* **DATA LINES**
------
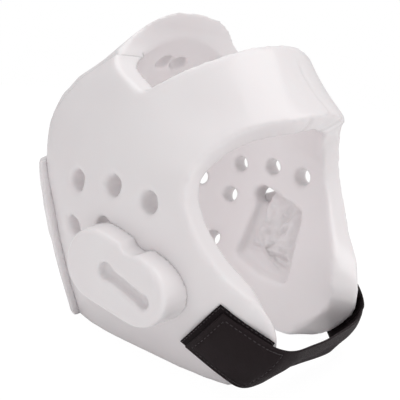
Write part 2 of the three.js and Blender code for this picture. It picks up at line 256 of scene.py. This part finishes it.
def foldAt(place, normal):
    onFloor = abs(place.x) >= recess["outFrom"] and normal.x * place.x <= recess["facing"]
    if not onFloor or not recess["bottom"] < place.z < recess["top"]:
        return 0
    depth = insideRecess(place.y, place.z)
    if depth <= 0:
        return 0
    y, z = place.y - recess["fanFrom"][0], place.z - recess["fanFrom"][1]
    side = recess["fanLeft"] if place.x > 0 else recess["fanRight"]
    bearing = Vector((math.atan2(z, y) * recess["fanWidth"], math.hypot(y, z) * recess["fanStretch"], side))
    fanned = noise.noise(bearing / recess["foldSize"] * recess["foldRate"])
    folds = 1 - abs(fanned) * recess["foldSharp"]
    crumpled = noise.noise(place / recess["foldSize"] * recess["smallRate"])
    small = 1 - abs(crumpled) * recess["smallSharp"]
    fade = easeIn(depth, recess["inset"], recess["inset"] + recess["fade"])
    share = recess["smallShare"]
    return recess["foldHeight"] * fade * ((1 - share) * folds + share * small)


moveAlongNormals(foam["side_wrap"], foldAt)
print("recess folds raised")


# The crown panel and the pads lie close on the wall

restingPads = {
    "crown_panel": {"reach": 0.0026, "sink": 0.0008},
    "rear_pad": {"reach": 0.0016, "sink": 0.0005},
    "ear_pad_left": {"reach": 0.0016, "sink": 0.0005},
    "ear_pad_right": {"reach": 0.0016, "sink": 0.0005},
}
for nodeName, spec in restingPads.items():
    for vertex in foam[nodeName].data.vertices:
        onWall, wallNormal, _, gap = foamTrees["side_wrap"].find_nearest(vertex.co, spec["reach"])
        if onWall is not None:
            pull = 1 - easeIn(gap, spec["reach"] / 2, spec["reach"])
            vertex.co -= wallNormal * (spec["sink"] + gap) * pull
print("pads resting:", len(restingPads))


# Moulded creases in the wall: down the middle of the forehead, and two short ones over the brow

creases = {
    "forehead": {
        "from": (0.0015, -0.0705, 0.203),
        "to": (0.0015, -0.0945, 0.1705),
        "depth": 0.0011,
        "width": 0.0013,
    },
    "browRight": {
        "from": (-0.0215, -0.094, 0.1685),
        "to": (-0.0105, -0.082, 0.1575),
        "depth": 0.0009,
        "width": 0.0013,
    },
    "browLeft": {
        "from": (0.0215, -0.094, 0.1685),
        "to": (0.0105, -0.082, 0.1575),
        "depth": 0.0009,
        "width": 0.0013,
    },
}


creaseFade = {
    "beyond": 0.006,
    "sideways": 0.016,
    "start": (-0.004, 0.003),  # fades in over this stretch, from its start
    "end": (-0.003, 0.004),  # and out over this one, from its end
}


def pressCrease(piece, crease):
    start, end = Vector(crease["from"]), Vector(crease["to"])
    along = end - start
    length = along.length
    along.normalize()

    def depthAt(place, normal):
        offset = place - start
        share = offset.dot(along)
        sideways = offset - along * share
        near = -creaseFade["beyond"] < share < length + creaseFade["beyond"]
        if not near or sideways.length > creaseFade["sideways"]:
            return 0
        across = sideways - normal * sideways.dot(normal)
        fade = easeIn(share, *creaseFade["start"])
        fade *= 1 - easeIn(share - length, *creaseFade["end"])
        return -crease["depth"] * fade * math.exp(-((across.length / crease["width"]) ** 2))

    moveAlongNormals(piece, depthAt)


for crease in creases.values():
    pressCrease(foam["side_wrap"], crease)
print("creases pressed:", len(creases))


# Chin strap and hook patches, laid out anew along the bands of their solids

bandReading = {
    "thinEdge": 0.0019,  # a band's end faces have an edge this short
    "wideEdge": 0.0075,  # and one this long
    "step": 0.002,  # share of the band between points that give its direction
}
bandEdge = {"segments": 2, "angle": math.radians(60)}


def bandColumns(nodeName):
    mesh = mergedMesh(nodeName)
    ends = set()
    for face in mesh.faces:
        lengths = [edge.calc_length() for edge in face.edges]
        if min(lengths) < bandReading["thinEdge"] and max(lengths) > bandReading["wideEdge"]:
            ends.update(face.verts)
    start = max(ends, key=lambda vertex: vertex.co.x)
    ring = {start}
    while True:
        grown = {edge.other_vert(vertex) for vertex in ring for edge in vertex.link_edges}
        grown = {vertex for vertex in grown if vertex in ends} - ring
        if not grown:
            break
        ring |= grown
    rows = []
    seen = set(ring)
    while ring:
        points = sorted((vertex.co.copy() for vertex in ring), key=lambda point: point.z)
        wide = (points[-1] - points[0]).normalized()
        points.sort(key=lambda point: point.dot(wide))
        outer = []
        for i in range(0, len(points) - 1, 2):
            outer.append(max(points[i : i + 2], key=lambda point: point.x ** 2 + point.y ** 2))
        rows.append(outer)
        ring = {edge.other_vert(vertex) for vertex in ring for edge in vertex.link_edges} - seen
        seen |= ring
    mesh.free()
    return rows


def splineAt(points, place):
    i = min(int(place), len(points) - 2)
    t = place - i
    a, b = points[max(i - 1, 0)], points[i]
    c, d = points[i + 1], points[min(i + 2, len(points) - 1)]
    slope = (c - a) * t
    square = (2 * a - 5 * b + 4 * c - d) * t ** 2
    cube = (3 * b - a - 3 * c + d) * t ** 3
    return 0.5 * (2 * b + slope + square + cube)


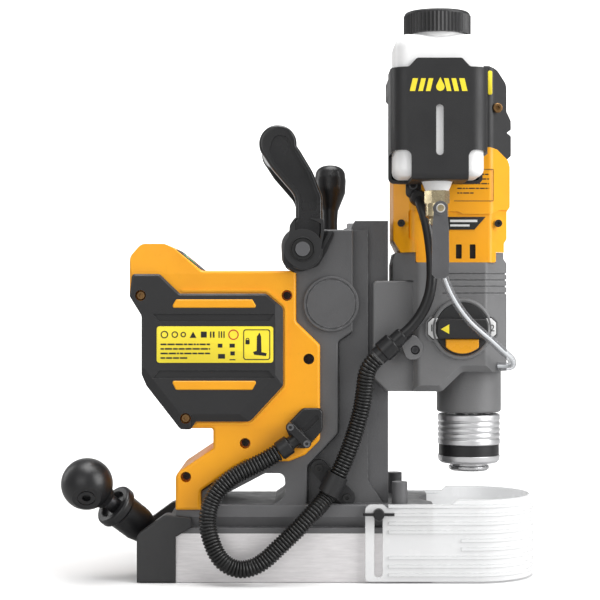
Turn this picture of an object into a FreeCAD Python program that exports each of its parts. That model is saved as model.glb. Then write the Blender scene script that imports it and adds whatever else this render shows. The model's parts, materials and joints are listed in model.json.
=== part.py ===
"""Cordless magnetic drill press with a permanent-magnet base.

Row frame: millimetres, +Z up. The origin is on the magnet's contact plane, on the centre line
of the base. +X points from the battery housing to the drill, and -Y is the side with the
coolant bottle and the wiring conduit; the feed handle is on the +Y side.

Each function below makes one named piece; PIECES at the end lists them and the last loop
writes one STEP file per piece. Mirrored pairs are built on the -Y side and mirrored.
"""

import FreeCAD
import Part
import math
import os

V = FreeCAD.Vector
X, Y, Z = V(1, 0, 0), V(0, 1, 0), V(0, 0, 1)

# --- driving dimensions, mm -------------------------------------------------------------

# magnet base
MAGNET_X0, MAGNET_X1 = -96.0, 103.0
MAGNET_HALF = 44.0
MAGNET_TOP = 37.5
BASE_TOP = 60.0
ROTOR_Z = 20.0
ROTOR_R = 14.0
RUNNING = 0.04            # radial clearance of a shaft that turns in a bore

# stand and guide
FRAME_HALF = 33.0         # half thickness of the stand's web
RIB_HALF = 43.0           # half thickness of the stand's raised ribs
RAIL_X0, RAIL_X1 = 41.0, 69.0
RAIL_HALF = 28.0
RAIL_TOP = 280.0
WING_X1 = 53.0            # front edge of the stand's flanks, which embrace the rail
RACK_SLOT_HALF = 9.0
KEY_Y0, KEY_Y1 = 17.5, 22.5    # keyways in the rail's front face

# feed: pinion and rack
PINION_X, PINION_Z = 24.0, 215.0
FEED_MODULE = 1.5
PINION_TEETH = 16
PINION_R = FEED_MODULE * PINION_TEETH / 2
SHAFT_R = 7.0

# drill unit
SPINDLE_X = 135.0
MOTOR_X = 120.5
GEAR_MODULE = 0.8
SMALL_TEETH, LARGE_TEETH = 12, 42
GEARBOX_HALF = 44.0
GEARBOX_TOP = 247.0
MOTOR_SPLIT_Z = 336.0     # yellow motor housing below, black cap above
MOTOR_HALF = 45.0
CARRIAGE_X0, CARRIAGE_X1 = 56.5, 88.0
CARRIAGE_HALF = 36.0
CARRIAGE_Z0, CARRIAGE_Z1 = 147.0, 233.0
BARREL_R = 25.6
BARREL_Z0 = 129.0
SHANK_R = 9.525           # 3/4 inch Weldon shank
SHANK_DEPTH = 32.0
CHUCK_Z0 = 82.2

# coolant
BOTTLE_X, BOTTLE_Y = 103.0, -79.0
BOTTLE_HALF_X, BOTTLE_HALF_Y = 33.2, 25.4
BRACKET_WALL = 2.5
BRACKET_FLOOR = 306.5
CAP_Z0, CAP_Z1 = 416.4, 433.4
VALVE_Z = 286.0

# rear housing and battery
HOUSING_HALF = 48.0
COVER_HALF = 53.0
SHELL = 3.0
BATTERY_HALF = 40.5
BATTERY_X1 = -24.0

# carry handle
HANDLE_X, HANDLE_Z = 2.0, 257.0
ARM_IN, ARM_OUT = 45.5, 54.0

# magnet lever: pivots on the rotor axis and leans towards -Y at rest
LEVER_X = -105.0
KNOB_CENTRE = V(-164.5, -45.0, 76.0)
BALL_R = 20.0

# chip guard
GUARD_IN, GUARD_OUT = 46.5, 49.0
GUARD_X0, GUARD_ARC_X = 50.2, 136.0
GUARD_SCREW_X, GUARD_SCREW_Z = 60.5, 53.4


# --- shape helpers ----------------------------------------------------------------------

def box(x0, x1, y0, y1, z0, z1):
    return Part.makeBox(x1 - x0, y1 - y0, z1 - z0, V(x0, y0, z0))


def rod(base, direction, radius, length):
    return Part.makeCylinder(radius, length, base, direction)


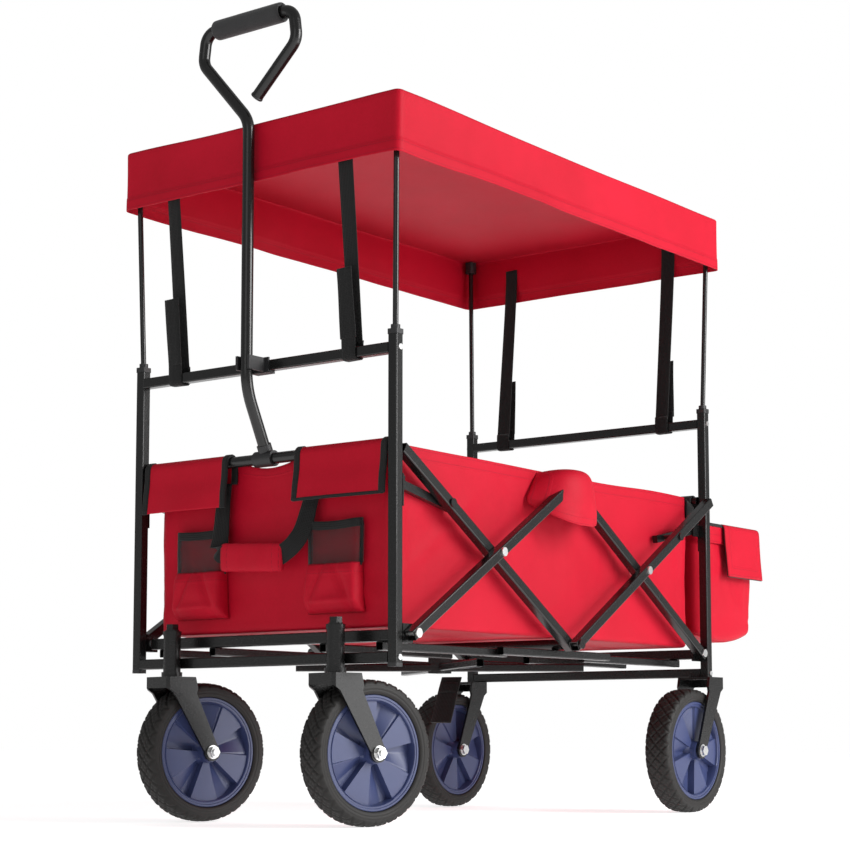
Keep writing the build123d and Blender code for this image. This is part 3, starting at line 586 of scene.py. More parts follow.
def cloth_box(name, middle, half, corner, base, rim, shape, finish, step=0.006, bend=0.006, base_rows=40):
    """Tub or lid: a flat base with walls from it to the rim. Shape moves each point, given its
    place (x, y, z from the base), its outward direction, and 1 on a wall or 0 on the base."""
    places, out, run = outline(*half, corner, step)
    up = 1 if rim > base else -1
    height = abs(rim - base)
    shares = list(np.linspace(0.006, 1, base_rows) ** 0.9)
    shares = [share for share in shares if share < 0.985] + [1.0]
    rows, walls, levels = [], [], []

    def row(line, is_wall, level):
        rows.append(line)
        walls.append(is_wall)
        levels.append(level)

    for share in shares:
        row(places * share - (out * bend if share == 1 else 0), 0.0, 0.0)
    for turn in np.radians([30, 60]):
        row(places - out * bend * (1 - math.sin(turn)), 0.5, bend * (1 - math.cos(turn)))
    for level in hem_levels(bend, height):
        row(places, 1.0, level)
    flat = np.array(rows)
    level = np.array(levels)[:, None] * np.ones(len(places))
    wall = np.array(walls)[:, None] * np.ones(len(places))
    points = np.concatenate([flat, level[..., None]], axis=2)
    moved = shape(points.copy(), np.broadcast_to(out, flat.shape), wall)
    x, y = moved[..., 0] + middle[0], moved[..., 1] + middle[1]
    world = np.stack([x, y, base + up * moved[..., 2]], axis=-1)
    closed = np.arange(len(places) + 1) % len(places)
    weave = np.stack([np.broadcast_to(run, (len(flat), len(run))), level[:, closed]], axis=-1)
    for number, is_wall in enumerate(walls):
        if is_wall == 0:
            weave[number] = flat[number][closed]
    hem = np.stack([np.broadcast_to(run, (len(flat), len(run))), height - level[:, closed]], axis=-1)
    made = surface(name, world, weave, hem, finish, ring=True)
    close_with(made, range(len(places)))
    return made


def push_walls(p, out, wall, push):
    """Moves the wall's points outwards and leaves the base."""
    for axis in (0, 1):
        p[..., axis] += out[..., axis] * push * (wall > 0.9)


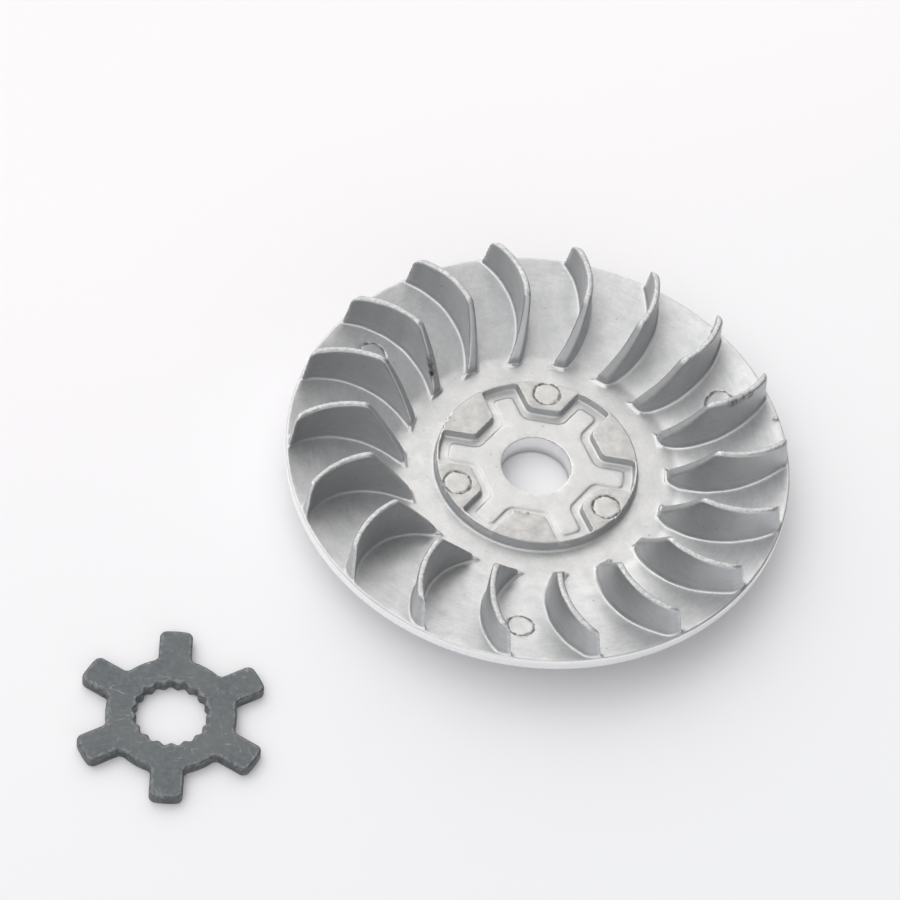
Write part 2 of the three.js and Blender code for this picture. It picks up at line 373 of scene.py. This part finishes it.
def fan_wheel_field(x, y, z):
    """The whole casting: plate, boss with its star-shaped pocket and pad, vanes and bore."""
    radius = np.hypot(x, y)
    angle = np.degrees(np.arctan2(y, x))
    waves = ripples(x, y, size=5.0, seed=11)

    web = WEB_TOP + FLANK_RISE * soft_ramp(radius - FLANK_START_RADIUS, FLANK_BLEND)
    web = marked(web, x, y, *WEB_MARKS, WEB_MARK_STEP, seed=3) + WEB_RIPPLE * waves
    boss_top = marked(0 * radius + BOSS_TOP, x, y, *ISLAND_MARKS, ISLAND_MARK_STEP, seed=7)
    boss_top = boss_top + BOSS_RIPPLE * waves
    boss = round_meet(radius - BOSS_RADIUS + BOSS_DRAFT * (z - WEB_TOP), z - boss_top, BOSS_EDGE)
    body = round_join(plate_field(radius, z, web), np.maximum(boss, HUB_START - z), BOSS_ROOT)

    pocket = star(radius, angle, **POCKET_STAR) - POCKET_DRAFT * (z - POCKET_FLOOR)
    pocket = round_meet(pocket, POCKET_FLOOR - z, POCKET_FLOOR_FILLET)
    body = round_meet(body, -pocket, POCKET_EDGE)
    pad = round_meet(star(radius, angle, **PAD_STAR), z - PAD_TOP - PAD_RIPPLE * waves, PAD_EDGE)
    body = round_join(body, np.maximum(pad, HUB_START - z), PAD_FILLET)
    for start, end, top in BURRS:
        body = np.minimum(body, burr_field(x, y, z, start, end, top))

    body = round_join(body, vane_field(radius, angle, z, web, waves), VANE_ROOT_FILLET)
    body = round_meet(body, BORE_RADIUS - radius, BORE_EDGE)
    return np.maximum(body, (BORE_RADIUS + BORE_CHAMFER - radius - z) * math.sqrt(0.5))


def claw_washer_field(x, y, z):
    """The stamped washer: a ring with six straight arms and a splined bore."""
    radius = np.hypot(x, y)
    angle = np.degrees(np.arctan2(y, x))
    local = np.radians(folded(angle, CLAWS, WASHER_TURN))
    along = radius * np.cos(local)
    across = np.abs(radius * np.sin(local))
    arm = round_meet(across - WASHER_ARM_HALF_WIDTH, radius - WASHER_TIP_RADIUS, WASHER_CORNER)
    arm = np.maximum(arm, -along)
    plan = round_join(radius - WASHER_RING_RADIUS, arm, WASHER_ROOT_FILLET)
    teeth = np.cos(np.radians(angle - WASHER_TURN) * SPLINE_TEETH)
    bore = SPLINE_MEAN_RADIUS + SPLINE_HALF_DEPTH * teeth - radius
    plan = round_meet(plan, bore * SPLINE_SLOPE, SPLINE_EDGE)
    lower = round_meet(plan, -z, WASHER_LOWER_EDGE)
    upper = z - WASHER_THICKNESS - WASHER_RIPPLE * ripples(x, y, size=4.0, seed=5)
    return round_meet(lower, upper, WASHER_UPPER_EDGE)


# ---------------------------------------------------------------- meshing
def sampled(field, low, counts, step):
    """The field's values on a grid, worked out a few slices at a time."""
    xs, ys, zs = (low[i] + step * np.arange(counts[i]) for i in range(3))
    values = np.empty(counts, np.float32)

    def fill(first):
        last = first + SLICES_AT_ONCE
        x = xs[first:last, None, None]
        values[first:last] = field(x, ys[None, :, None], zs[None, None, :])

    with ThreadPoolExecutor(4) as pool:
        list(pool.map(fill, range(0, counts[0], SLICES_AT_ONCE)))
    return values


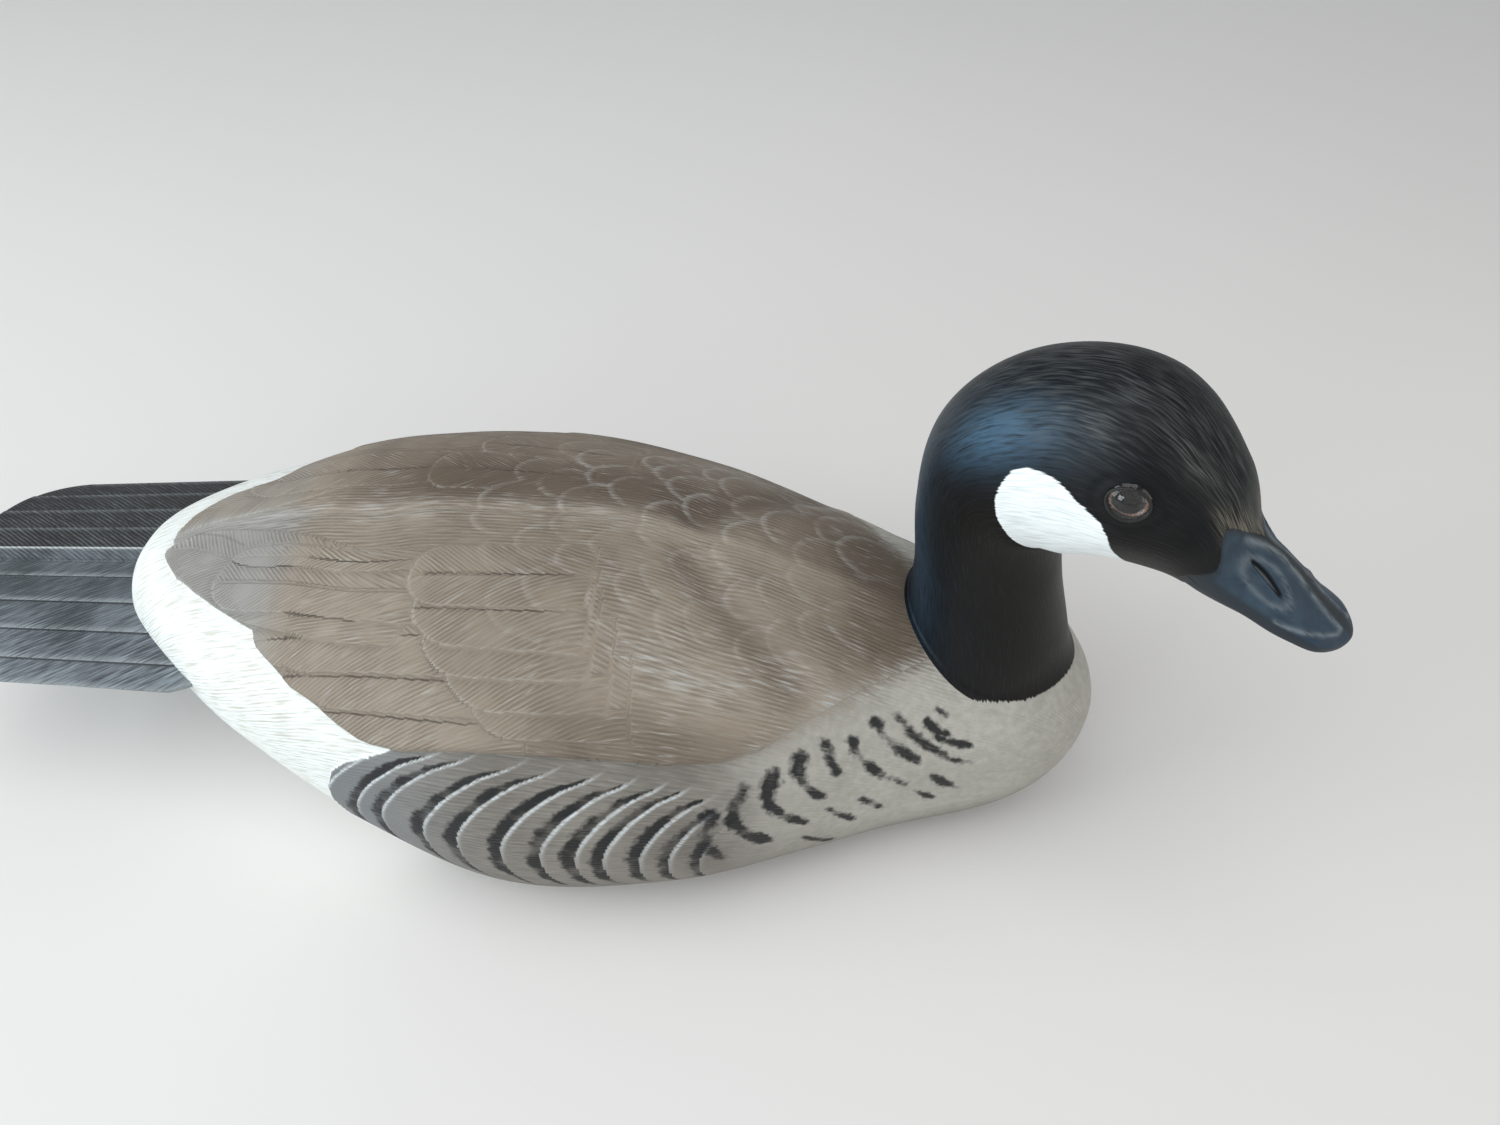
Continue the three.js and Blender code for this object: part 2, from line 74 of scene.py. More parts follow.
------
* **BRIEF**
The lines to extract from the data above begin with the line containing "373 of scene.py. This part finishes it." and end with the line containing "waves = ripples(x, y, size=5.0, seed=11)". Extract them exactly, including both.

* **EXERCISE RESULT**
Write part 2 of the three.js and Blender code for this picture. It picks up at line 373 of scene.py. This part finishes it.
def fan_wheel_field(x, y, z):
    """The whole casting: plate, boss with its star-shaped pocket and pad, vanes and bore."""
    radius = np.hypot(x, y)
    angle = np.degrees(np.arctan2(y, x))
    waves = ripples(x, y, size=5.0, seed=11)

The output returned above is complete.